Feel like enclose myself in an empty room just me alone~
My mind keep thinking of him.....
Once thinking about him, my tears will automatically rolling down my cheeks...
When can i stop myself from crying????
now?? tomorrow?? it is impossible
coz i do really miss him much~
Didn't talk the whole day....
keep finding things to do so that i wont feel so damn bloody free....
Fucking life i'm having now....
Hope to go back to school soon...
At least i can keep studying....rather than staying at home doing nothing!!!
If i can make the time pass faster, it is much better...but, it's impossible~
When two person get tgt, the time pass like lightning....

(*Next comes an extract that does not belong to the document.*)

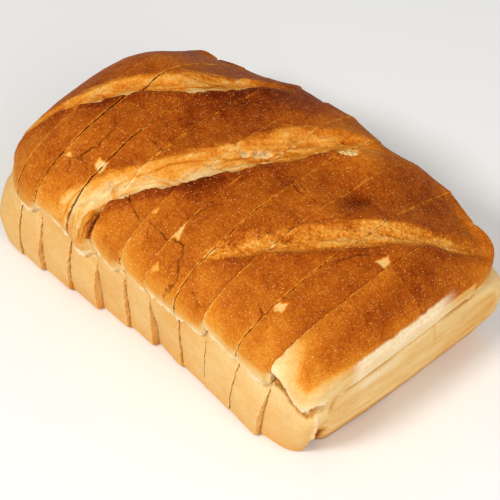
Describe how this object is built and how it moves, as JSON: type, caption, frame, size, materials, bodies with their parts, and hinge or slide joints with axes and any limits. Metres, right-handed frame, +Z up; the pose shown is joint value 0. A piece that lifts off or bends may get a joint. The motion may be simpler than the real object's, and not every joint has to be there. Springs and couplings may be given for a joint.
{
  "type": "sliced white tin loaf",
  "caption": "White tin loaf with a slashed, domed crust over tapered tin-shaped walls, cut in upright slices that still stand together as a whole loaf.",
  "frame": {"origin": "middle of the loaf's outline at the height of its flat base", "axes": "+X along the loaf towards the thick heel, +Z up, the long side with the torn slash end faces -Y"},
  "size_m": [0.1932, 0.1202, 0.084],
  "materials": {
    "crust": "matt baked crust, golden brown on the dome and straw coloured on the walls"
  },
  "bodies": {
    "root": {"heel_far": "crust", "slice_01": "crust", "slice_02": "crust", "slice_03": "crust", "slice_04": "crust", "slice_05": "crust", "slice_06": "crust", "slice_07": "crust", "slice_08": "crust", "slice_09": "crust", "heel_near": "crust"}
  },
  "joints": []
}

When i'm alone, the time doesn't seem to pass that fast...is super duper damn bloody slow...
what the hell is that????
I keep telling myself to look at the brighter side,
but end up still the same.....
everything is easy to say, but when comes to do, it is damn hard to achieve that....
people always say actions speak louder than words....

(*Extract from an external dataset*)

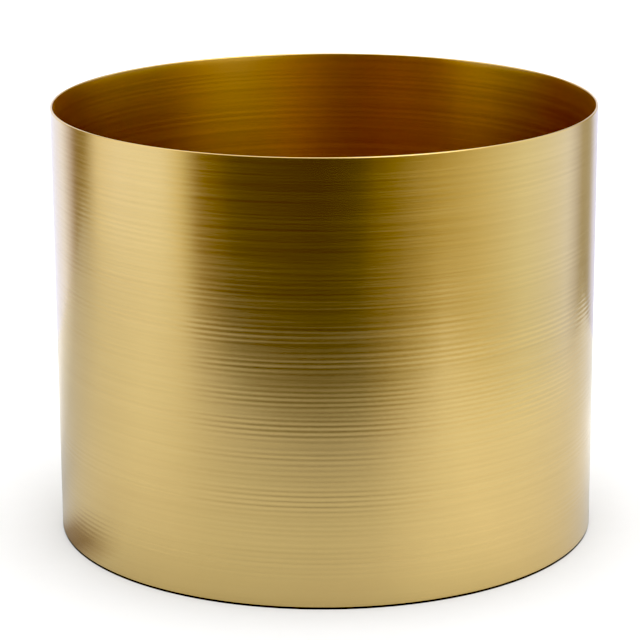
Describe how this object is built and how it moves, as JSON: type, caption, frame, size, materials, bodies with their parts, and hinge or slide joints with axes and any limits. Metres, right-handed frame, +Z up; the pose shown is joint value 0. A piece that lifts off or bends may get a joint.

Frankly telling, it is so hard to do when u really wanted to do it.....
What should i do now??
My mind is so empty now and so lost.....
blame also no use..keep blaming will make things worst....
blaming wont bring any benefits~
Frustrated!!!! Grrrrrrrrr~
whole day watching TV, play games keep loosing, no mood to play anymore~
Huhhhhhhh!!!!
Just hope for the best.......
Hope everything gonna be fine~
The more i think, the more i suffer...
so just make it simple,
try to find things to do and fill up my empty spaces...
(say only la...tmr sure the same thing happen.....)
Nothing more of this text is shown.